** begin **

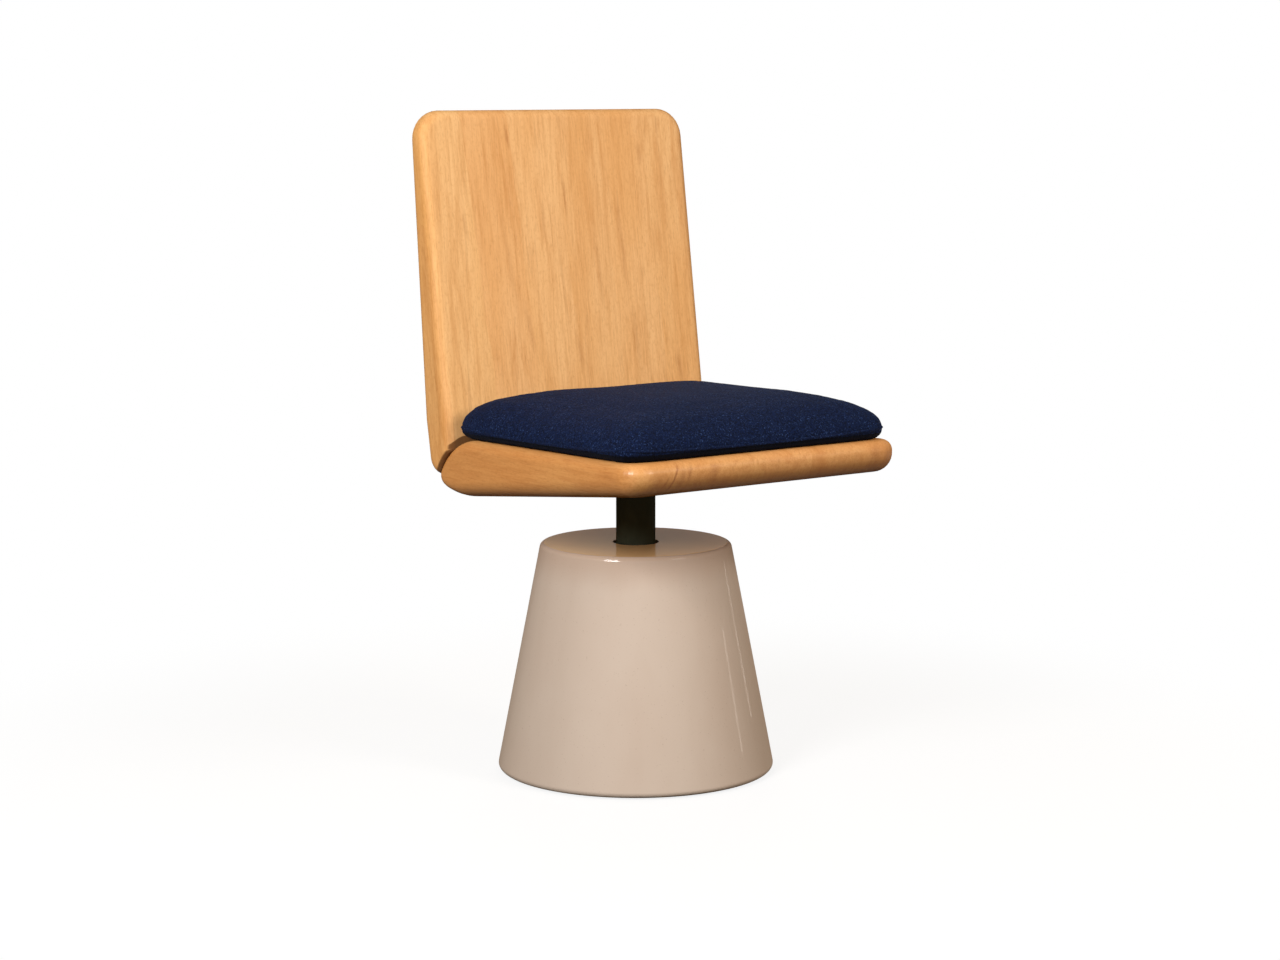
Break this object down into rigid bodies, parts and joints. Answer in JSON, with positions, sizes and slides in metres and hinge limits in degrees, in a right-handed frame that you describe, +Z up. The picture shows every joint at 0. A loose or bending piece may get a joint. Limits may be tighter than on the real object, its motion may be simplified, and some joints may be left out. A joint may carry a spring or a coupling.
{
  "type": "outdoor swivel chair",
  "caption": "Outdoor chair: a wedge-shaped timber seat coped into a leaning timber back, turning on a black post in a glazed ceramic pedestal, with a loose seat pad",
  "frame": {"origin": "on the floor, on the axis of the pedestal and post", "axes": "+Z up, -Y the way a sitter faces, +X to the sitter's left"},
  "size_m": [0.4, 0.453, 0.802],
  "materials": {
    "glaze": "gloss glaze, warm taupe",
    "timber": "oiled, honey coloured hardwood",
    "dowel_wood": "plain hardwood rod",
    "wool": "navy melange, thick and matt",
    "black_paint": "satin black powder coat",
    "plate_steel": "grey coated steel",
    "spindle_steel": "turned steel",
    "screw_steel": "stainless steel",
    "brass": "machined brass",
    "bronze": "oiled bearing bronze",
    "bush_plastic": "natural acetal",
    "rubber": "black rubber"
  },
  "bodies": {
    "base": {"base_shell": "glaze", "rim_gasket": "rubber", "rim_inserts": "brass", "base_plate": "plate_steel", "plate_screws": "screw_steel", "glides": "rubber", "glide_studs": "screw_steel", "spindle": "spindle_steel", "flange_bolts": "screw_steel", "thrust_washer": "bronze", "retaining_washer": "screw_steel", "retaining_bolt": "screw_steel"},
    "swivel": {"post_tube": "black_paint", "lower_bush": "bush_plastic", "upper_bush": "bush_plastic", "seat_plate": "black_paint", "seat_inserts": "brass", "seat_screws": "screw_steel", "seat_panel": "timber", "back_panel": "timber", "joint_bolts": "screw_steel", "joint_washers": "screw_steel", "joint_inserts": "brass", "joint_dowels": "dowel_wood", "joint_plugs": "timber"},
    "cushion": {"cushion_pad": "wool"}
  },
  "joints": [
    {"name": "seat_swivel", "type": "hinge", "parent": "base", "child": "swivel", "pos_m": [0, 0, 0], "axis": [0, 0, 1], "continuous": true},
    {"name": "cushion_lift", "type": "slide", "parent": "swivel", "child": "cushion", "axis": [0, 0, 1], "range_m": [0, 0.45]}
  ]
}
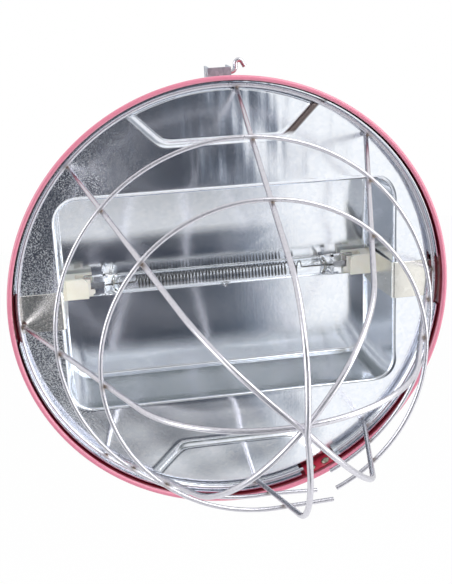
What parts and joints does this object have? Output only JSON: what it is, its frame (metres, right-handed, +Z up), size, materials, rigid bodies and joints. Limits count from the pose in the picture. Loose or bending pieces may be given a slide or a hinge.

** end **

DIRECTIONS
Write out the full listing, keeping every line exactly as it is.

SOLUTION FOR THIS PROBLEM
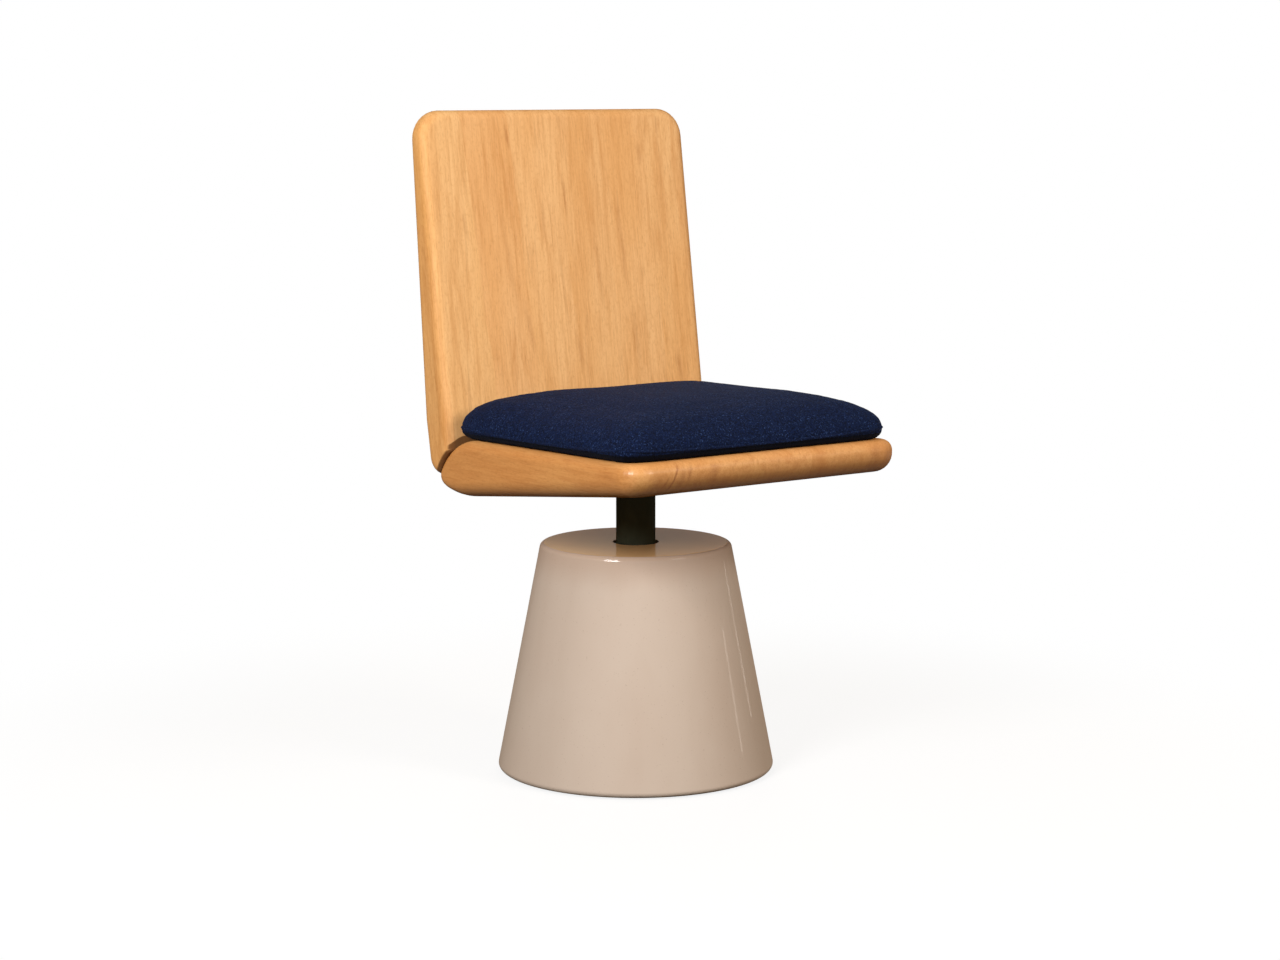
Break this object down into rigid bodies, parts and joints. Answer in JSON, with positions, sizes and slides in metres and hinge limits in degrees, in a right-handed frame that you describe, +Z up. The picture shows every joint at 0. A loose or bending piece may get a joint. Limits may be tighter than on the real object, its motion may be simplified, and some joints may be left out. A joint may carry a spring or a coupling.
{
  "type": "outdoor swivel chair",
  "caption": "Outdoor chair: a wedge-shaped timber seat coped into a leaning timber back, turning on a black post in a glazed ceramic pedestal, with a loose seat pad",
  "frame": {"origin": "on the floor, on the axis of the pedestal and post", "axes": "+Z up, -Y the way a sitter faces, +X to the sitter's left"},
  "size_m": [0.4, 0.453, 0.802],
  "materials": {
    "glaze": "gloss glaze, warm taupe",
    "timber": "oiled, honey coloured hardwood",
    "dowel_wood": "plain hardwood rod",
    "wool": "navy melange, thick and matt",
    "black_paint": "satin black powder coat",
    "plate_steel": "grey coated steel",
    "spindle_steel": "turned steel",
    "screw_steel": "stainless steel",
    "brass": "machined brass",
    "bronze": "oiled bearing bronze",
    "bush_plastic": "natural acetal",
    "rubber": "black rubber"
  },
  "bodies": {
    "base": {"base_shell": "glaze", "rim_gasket": "rubber", "rim_inserts": "brass", "base_plate": "plate_steel", "plate_screws": "screw_steel", "glides": "rubber", "glide_studs": "screw_steel", "spindle": "spindle_steel", "flange_bolts": "screw_steel", "thrust_washer": "bronze", "retaining_washer": "screw_steel", "retaining_bolt": "screw_steel"},
    "swivel": {"post_tube": "black_paint", "lower_bush": "bush_plastic", "upper_bush": "bush_plastic", "seat_plate": "black_paint", "seat_inserts": "brass", "seat_screws": "screw_steel", "seat_panel": "timber", "back_panel": "timber", "joint_bolts": "screw_steel", "joint_washers": "screw_steel", "joint_inserts": "brass", "joint_dowels": "dowel_wood", "joint_plugs": "timber"},
    "cushion": {"cushion_pad": "wool"}
  },
  "joints": [
    {"name": "seat_swivel", "type": "hinge", "parent": "base", "child": "swivel", "pos_m": [0, 0, 0], "axis": [0, 0, 1], "continuous": true},
    {"name": "cushion_lift", "type": "slide", "parent": "swivel", "child": "cushion", "axis": [0, 0, 1], "range_m": [0, 0.45]}
  ]
}
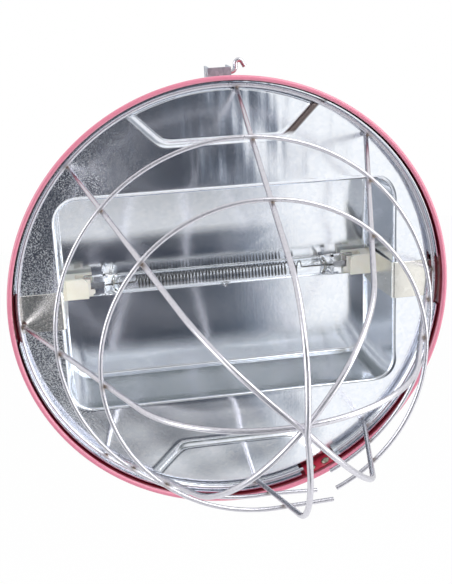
What parts and joints does this object have? Output only JSON: what it is, its frame (metres, right-handed, +Z up), size, materials, rigid bodies and joints. Limits count from the pose in the picture. Loose or bending pieces may be given a slide or a hinge.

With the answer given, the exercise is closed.